Two modes of the self-similar evolution of charged plasma

Two self-similar modes of evolution of charged particles' high-current beam are described analytically. The situation being considered falls within the field of nonneutral plasma electrodynamics. The process is considered in terms of the nonlinear 1D evolution of the charge density $w(x,t)$ in the channel of a longdistance transmission line with nonlinearly distributed resistance $R$, capacitance $C$, and inductance $L:R=R(w)$, $C=C(w)$, and $L$ = 0. It is shown that initially the front of $w(x,t)$ accelerates and then slows down. The description of the process in the channel is based on the charge conservation law. An idealized “kinematic” approach is used according to which an equation in two unknowns (charge density and current density in the channel) can be reduced to an equation in one unknown $w(x,t)$. A strongly nonlinear wave process is studied.
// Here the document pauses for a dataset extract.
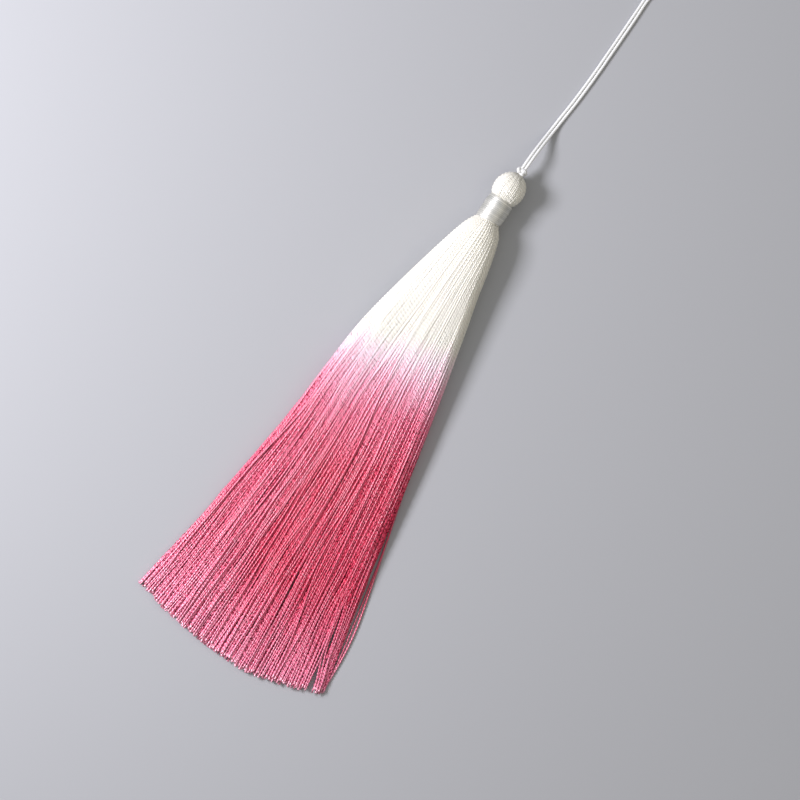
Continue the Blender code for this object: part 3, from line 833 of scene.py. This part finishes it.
rng = np.random.default_rng(INNER_SEED)
x, z = np.concatenate([under_top_lines(rng), middle_lines(rng)], axis=1)
wander = INNER_WANDER * LOOSENESS * waves(rng, len(x), *WANDER_LENGTHS)
x = clumped(x, INNER_GATHER * LOOSENESS) + wander
z = np.maximum(z, INNER_STOUT * LOWEST)
inner, deep = cut(parted(x), z, np.full_like(x, UNDER_TOP_DEPTH), INNER_START, rng)
coarse = (COARSE_RINGS, INNER_BEAD, INNER_STOUT)
skirt_pieces.append(add_threads("fringe_inner_threads", inner, deep, UP, rng, *coarse))

# %% The hank's core
# its depth under the outline, how much deeper its end lies, and how high it stays off the table
CORE_DEPTH, CORE_SINKS, CORE_LOWEST = 0.72, 1.6, 0.3
CORE_START, CORE_TAPERS, CORE_END = -1.0, 26.0, 52.0
CORE_ROWS, CORE_SIDES = 40, 72


def add_core():
    """The outline drawn in by the core's depth, ring by ring, from inside the neck to where the fan opens."""
    stations = np.linspace(CORE_START, CORE_END, CORE_ROWS)
    depth = CORE_DEPTH + CORE_SINKS * ease(STATIONS, CORE_TAPERS, CORE_END)
    lines = on_outline(np.arange(CORE_SIDES) / CORE_SIDES, depth)
    x, z = (read_at(stations, STATIONS, line) for line in lines)
    rings = from_neck(x, -stations, np.maximum(z, CORE_LOWEST)).transpose(1, 0, 2)[None, :, ::-1]
    plain = np.zeros(rings.shape[:3])
    # the core takes the grooves' painted shade and the full painted shade under threads
    even = {"crown": plain, "shelter": plain + 1, "tone": plain + 0.5, "tip": plain + NO_TIP}
    return add_tubes("hank_core", rings, dip=dip_of(rings), **even)


skirt_pieces.append(add_core())
for piece in skirt_pieces:
    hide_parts("skirt")

# %% [markdown]
# ## Colours and nodes
#
# Colours are written as they are seen, in sRGB, and one function turns them to the linear values that a
# shader reckons in. Another adds a node with its settings and links, and a third draws the fine fibres that
# thread, floss and cord have in common.

# %% Helpers for materials


def colour(code):
    """sRGB hex to linear: c / 12.92 below 0.04045, else ((c + 0.055) / 1.055)^2.4."""
    values = np.array([int(code[i : i + 2], 16) for i in (0, 2, 4)]) / 255
    linear = np.where(values <= 0.04045, values / 12.92, ((values + 0.055) / 1.055) ** 2.4)
    return (*linear, 1.0)


def node(tree, kind, inputs=None, **settings):
    """A shader node of this kind. Settings go on the node. Each input takes a value, a socket to link, or a
    node, which stands for its first output."""
    made = tree.nodes.new("ShaderNode" + kind)
    for name, value in settings.items():
        setattr(made, name, value)
    for name, value in (inputs or {}).items():
        if isinstance(value, bpy.types.Node):
            value = value.outputs[0]
        if isinstance(value, bpy.types.NodeSocket):
            tree.links.new(value, made.inputs[name])
        else:
            made.inputs[name].default_value = value
    return made


def new_material(name):
    """An empty material, and node() for its own tree."""
    material = bpy.data.materials.new(name)
    material.use_nodes = True
    material.node_tree.nodes.clear()
    return material, partial(node, material.node_tree)


def fibres(add, place, pitch, height, bump, roughness, detail=2.0):
    """Roughness and bump that follow one noise, with 1 / (2 pitch) grains to the mm."""
    grain = add("TexNoise", {"Vector": place, "Scale": 1000 / (2 * pitch), "Detail": detail})
    least, most = roughness
    return {
        "Roughness": add("MapRange", {"Value": grain, "To Min": least, "To Max": most}),
        "Normal": add("Bump", {"Height": grain, "Strength": bump, "Distance": height * MM}),
    }


# %% [markdown]
# ## Dip-dyed viscose thread
#
# The "silk" of such tassels is viscose: bright filaments spun from wood pulp, twisted in two plies, so it has
# a soft lustre along each bead of the twist. The hank was hung in the dye bath with its top third left out.
# The dye creeps up each thread by its own capillary height, so the border is a soft band with a ragged edge.
# Between threads and in the grooves of the twist, shade is painted into the colour, which is raised to a
# power and deeper, and crowns of the twist get a painted highlight.
# Near the tips the pink is paler, and the frayed cut ends get a paler painted highlight.

# %% Viscose thread
IVORY, TINT, BLUSH, ROSE, PEONY = "F7F4E9", "F8E4EA", "F5B3C8", "EE7E9D", "E45677"
# the depth in mm at which each colour is reached
DYE_STOPS = ((35.0, IVORY), (41.0, TINT), (49.0, BLUSH), (58.0, ROSE), (76.0, PEONY))
# paler pink near the tips and a painted highlight at the cut ends, and how far from the cut each is strongest
# and gone, in mm
TIPS_PALER_AND_HIGHLIT = (("F48EAD", 2.0, 26.0), ("F7AFC2", 0.2, 1.3))
# how far dye creeps up one thread more than another, and how high and wide its blotches are, in mm
DYE_CREEP, DYE_BLOTCH, BLOTCH_SIZE = 7.0, 3.0, 6.25
# painted shade in a groove, as its brightness in ivory and in peony, the share of the dye that makes it so,
# and a crown's painted highlight
GROOVE_SHADE_IVORY, GROOVE_SHADE_PEONY, GROOVE_SHADE_DYED, CROWN_HIGHLIGHT = 0.98, 0.93, 0.8, 1.1
# the power that painted shade under other threads adds to the colour, and what 0 and 1 of crown, tone and
# shelter stand for: painted shade and less shine in the grooves, tone, and painted shade on the shine
PAINTED_SHADE_POWER = 0.30
GROOVE_SHADE_POWER = {"To Min": 1.08, "To Max": 1.0}
GROOVE_SHADE_SHINE = {"To Min": 0.4, "To Max": 1.0}
TONE_VALUE = {"To Min": 0.82, "To Max": 1.16}
PAINTED_SHADE_SHINE = {"To Min": 1.0, "To Max": 0.15}
# real filaments, 0.02 mm thick, don't show, so they are drawn coarser; pitch and height are in mm
THREAD_FIBRES = {"pitch": 0.09, "height": 0.03, "bump": 0.25, "roughness": (0.26, 0.40), "detail": 1.0}
# viscose has 1.53, but filaments side by side reflect from more than one face
THREAD_IOR = 1.80


def viscose(name, dyed):
    """Colour = ivory to peony by dip + creep (tone - 1/2) + blotch, with painted light in the dip, raised to
    a power for painted shade. Crowns of the twist get a painted highlight and more shine, grooves painted
    shade and less shine, and points under other threads painted shade on colour (in dyed thread) and shine."""
    material, add = new_material(name)
    dip, tone, crown, shelter, tip = (
        add("Attribute", attribute_name=label).outputs["Fac"]
        for label in ("dip", "tone", "crown", "shelter", "tip")
    )
    place = add("TexCoord").outputs["Object"]
    # ivory, and the painted shade of its grooves
    base, groove_shade = colour(IVORY), GROOVE_SHADE_IVORY
    if dyed:
        creep = add("Math", {0: tone, 1: 0.5}, operation="SUBTRACT")
        reached = add("Math", {0: creep, 1: DYE_CREEP, 2: dip}, operation="MULTIPLY_ADD")
        blotch = add("TexNoise", {"Vector": place, "Scale": 1000 / BLOTCH_SIZE, "Detail": 2.0})
        reached = add("Math", {0: blotch, 1: DYE_BLOTCH, 2: reached}, operation="MULTIPLY_ADD")
        start, end = DYE_STOPS[0][0], DYE_STOPS[-1][0]
        border = {"From Min": start + DYE_BLOTCH / 2, "From Max": end + DYE_BLOTCH / 2}
        band = add("MapRange", {"Value": reached, **border})
        # painted shade in the grooves, deeper in peony than in ivory
        groove_shades = {"From Max": GROOVE_SHADE_DYED, "To Min": GROOVE_SHADE_IVORY, "To Max": GROOVE_SHADE_PEONY}
        groove_shade = add("MapRange", {"Value": band, **groove_shades})
        base = add("ValToRGB", {"Fac": band})
        stops = base.color_ramp.elements
        while len(stops) < len(DYE_STOPS):
            stops.new(0.5)
        for stop, (depth, code) in zip(stops, DYE_STOPS):
            stop.position, stop.color = (depth - start) / (end - start), colour(code)
        # paler pink near the tips, and a painted highlight on the frayed cut ends
        for code, near, far in TIPS_PALER_AND_HIGHLIT:
            away = add("MapRange", {"Value": tip, "From Min": near, "From Max": far})
            ends = {"A": colour(code), "B": base}
            base = add("Mix", {"Factor": away, **ends}, data_type="RGBA").outputs["Result"]
    # painted shade: the colour is raised to a power in the grooves and, in dyed thread, under other threads
    power = add("MapRange", {"Value": crown, **GROOVE_SHADE_POWER})
    power = add("Math", {0: shelter, 1: PAINTED_SHADE_POWER * dyed, 2: power}, operation="MULTIPLY_ADD")
    base = add("Gamma", {"Color": base, "Gamma": power})
    # painted highlight on the crowns and painted shade in the grooves
    painted_relief_shading = add("MapRange", {"Value": crown, "To Min": groove_shade, "To Max": CROWN_HIGHLIGHT})
    shade = add("MapRange", {"Value": tone, **TONE_VALUE})
    value = add("Math", {0: painted_relief_shading, 1: shade}, operation="MULTIPLY")
    # painted shade on the shine in the grooves
    shine = add("MapRange", {"Value": crown, **GROOVE_SHADE_SHINE})
    # painted shade on the shine under other threads
    shine_outside_shade = add("MapRange", {"Value": shelter, **PAINTED_SHADE_SHINE})
    surface = {
        "Base Color": add("HueSaturation", {"Value": value, "Color": base}),
        **fibres(add, place, **THREAD_FIBRES),
        "IOR": THREAD_IOR,
        "Specular IOR Level": add("Math", {0: shine, 1: shine_outside_shade}, operation="MULTIPLY"),
    }
    add("OutputMaterial", {"Surface": add("BsdfPrincipled", surface)})
    return material


dip_dyed = viscose("dip_dyed_viscose_thread", dyed=True)
undyed = viscose("ivory_viscose_thread", dyed=False)
for piece in skirt_pieces:
    piece.data.materials.append(dip_dyed)
for piece in (head, bead_body):
    piece.data.materials.append(undyed)
print("materials:", dip_dyed.name, undyed.name)

# %% [markdown]
# ## Floss
#
# The binding is viscose filament that was never twisted, drawn tight: the filaments lie so straight and close
# that they mirror the light in a band down the neck and leave its sides a cool grey. Its body is therefore
# greyer than the threads', under a strong gloss, and part metallic, as taut filaments tint what they mirror.

# %% Viscose floss
FLOSS_GREY, FLOSS_WHITE = "CBCBC4", "E9E7DE"
# filaments run round the neck, drawn coarser than the real ones, which don't show
FILAMENTS = {"pitch": 0.05, "height": 0.03, "bump": 0.35, "roughness": (0.46, 0.62)}
FILAMENT_STRETCH = (0.06, 1.0, 0.06)
# painted shade in the grooves between turns: a turn's brightness from groove to crown
TURN_GROOVE_SHADE = {"To Min": 0.78, "To Max": 1.0}
FLOSS_GLOSS = {"IOR": 1.53, "Metallic": 0.72, "Specular IOR Level": 1.0}
FLOSS_GRAIN = {"Anisotropic": 0.35, "Anisotropic Rotation": 0.25}


def floss():
    """Colour = grey to white by each turn's tone, with painted shade in the grooves between turns; fine
    filaments run round the neck as bump.
    """
    material, add = new_material("wound_viscose_floss")
    tone, crown = (add("Attribute", attribute_name=label).outputs["Fac"] for label in ("tone", "crown"))
    place = add("TexCoord").outputs["Object"]
    ends = {"A": colour(FLOSS_GREY), "B": colour(FLOSS_WHITE)}
    body = add("Mix", {"Factor": tone, **ends}, data_type="RGBA").outputs["Result"]
    # painted shade in the grooves between turns
    painted_relief_shading = add("MapRange", {"Value": crown, **TURN_GROOVE_SHADE})
    drawn_out = add("Mapping", {"Vector": place, "Scale": FILAMENT_STRETCH})
    surface = {
        "Base Color": add("HueSaturation", {"Value": painted_relief_shading, "Color": body}),
        "Tangent": add("Tangent", direction_type="UV_MAP", uv_map=BAKE_MAP),
        **fibres(add, drawn_out, **FILAMENTS),
        **FLOSS_GLOSS,
        **FLOSS_GRAIN,
    }
    add("OutputMaterial", {"Surface": add("BsdfPrincipled", surface)})
    return material


binding.data.materials.append(floss())
print("material:", binding.data.materials[0].name)

# %% [markdown]
# ## Cord
#
# The cord is bleached polyester, three fine strands laid together and heat set. It is whiter and smoother
# than the threads, and its grooves are painted as thin grey lines of shade.

# %% Polyester cord
# white, and a grey painted as shade in the grooves between strands
CORD_WHITE, CORD_GROOVE_SHADE = "F2F2F0", "D6D6D3"
CORD_FIBRES = {"pitch": 0.1, "height": 0.02, "bump": 0.2, "roughness": (0.5, 0.7)}
# a little sheen stands for its down
CORD_GLOSS = {"IOR": 1.54, "Sheen Weight": 0.15}


def polyester_cord():
    """Colour = painted groove shade to white by the strands' relief, with a soft gloss."""
    material, add = new_material("heat_set_polyester_cord")
    relief = add("Attribute", attribute_name="relief").outputs["Fac"]
    place = add("TexCoord").outputs["Object"]
    ends = {"A": colour(CORD_GROOVE_SHADE), "B": colour(CORD_WHITE)}
    surface = {
        "Base Color": add("Mix", {"Factor": relief, **ends}, data_type="RGBA").outputs["Result"],
        **fibres(add, place, **CORD_FIBRES),
        **CORD_GLOSS,
    }
    add("OutputMaterial", {"Surface": add("BsdfPrincipled", surface)})
    return material


cord_white = polyester_cord()
for piece in (hanging_cord, knot):
    piece.data.materials.append(cord_white)
print("material:", cord_white.name)

# %% [markdown]
# ## Table and light
#
# White thread shows only against something darker, so the table is a pale grey and not white. One soft light
# stands at the picture's left, and a large warm one on the right and the ceiling of a light tent fill the
# shadows. The tent darkens towards its rim, as if black cards stood there, which gives round white things
# a darker edge.

# %% Table
# matt paper: its grey, and half its side in mm
TABLE_GREY, TABLE_ROUGHNESS = "A8A9AB", 0.85
TABLE_HALF = 1200.0


def add_table():
    """A square of 2.4 m just under the tassel."""
    corners = np.array([(-1, -1, 0), (1, -1, 0), (1, 1, 0), (-1, 1, 0)]) * TABLE_HALF * MM
    mesh = bpy.data.meshes.new("table")
    mesh.from_pydata(corners.tolist(), [], [(0, 1, 2, 3)])
    material, add = new_material("matt_paper")
    paper = {"Base Color": colour(TABLE_GREY), "Roughness": TABLE_ROUGHNESS}
    add("OutputMaterial", {"Surface": add("BsdfPrincipled", paper)})
    mesh.materials.append(material)
    return add_object("table", mesh)


add_table()

# %% Light
SKY, SKY_TOP, SKY_RIM = "F4F5F8", 0.62, 0.16
# the place that the lights face, from the neck's foot in mm
LIT = (0.0, -40.0, 4.0)
# way from there in m (right in the picture, up in it, height), size in m, power in W, colour
SOFTBOXES = {
    "key_softbox": ((-0.325, 0.123, 0.299), 0.14, 2.86, "F5F4FD"),
    "fill_softbox": ((0.70, -0.10, 0.75), 0.60, 1.0, "FFEFC8"),
}


def add_softbox(name, towards, size, power, tint):
    """A square light that faces the tassel's middle from that direction, turned with the picture."""
    data = bpy.data.lights.new(name, "AREA")
    data.size, data.energy, data.color = size, power, colour(tint)[:3]
    light = add_object(name, data)
    way = Matrix.Rotation(CAMERA_TURN, 3, "Z") @ Vector(towards)
    light.location = Vector(from_neck(*LIT) * MM) + way
    light.rotation_euler = (-way).to_track_quat("-Z", "Y").to_euler()


def add_sky():
    """Brightness = rim + (top - rim) x the direction's height, so the tent darkens towards its rim."""
    world = bpy.data.worlds.new("soft_tent")
    world.use_nodes = True
    tree = world.node_tree
    towards = node(tree, "TexCoord").outputs["Generated"]
    height = node(tree, "SeparateXYZ", {"Vector": towards}).outputs["Z"]
    glow = node(tree, "MapRange", {"Value": height, "To Min": SKY_RIM, "To Max": SKY_TOP})
    background = tree.nodes["Background"]
    background.inputs["Color"].default_value = colour(SKY)
    tree.links.new(glow.outputs[0], background.inputs["Strength"])
    bpy.context.scene.world = world


add_sky()
for name, box in SOFTBOXES.items():
    add_softbox(name, *box)
bpy.context.scene.view_settings.view_transform = "Standard"
print("lights:", list(SOFTBOXES))

# %% [markdown]
# ## One body
#
# Every piece rides on the one body.

# %% Ride
for piece in (hanging_cord, knot, head, bead_body, binding, *skirt_pieces):
    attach(piece, "root")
A discontinuous solution $w(x,t)$ is constructed with a zero boundary condition at infinity. Such a model description can apply only for revealing the main qualitative features of a complex process. Analytical expressions for the variation in the evolution of the front velocity and perturbed area length are derived. An interrelation between the nonlinearity parameter of the process and the amount of charge in the interelectrode gap is suggested based on the experimental data for the evolution of streamers.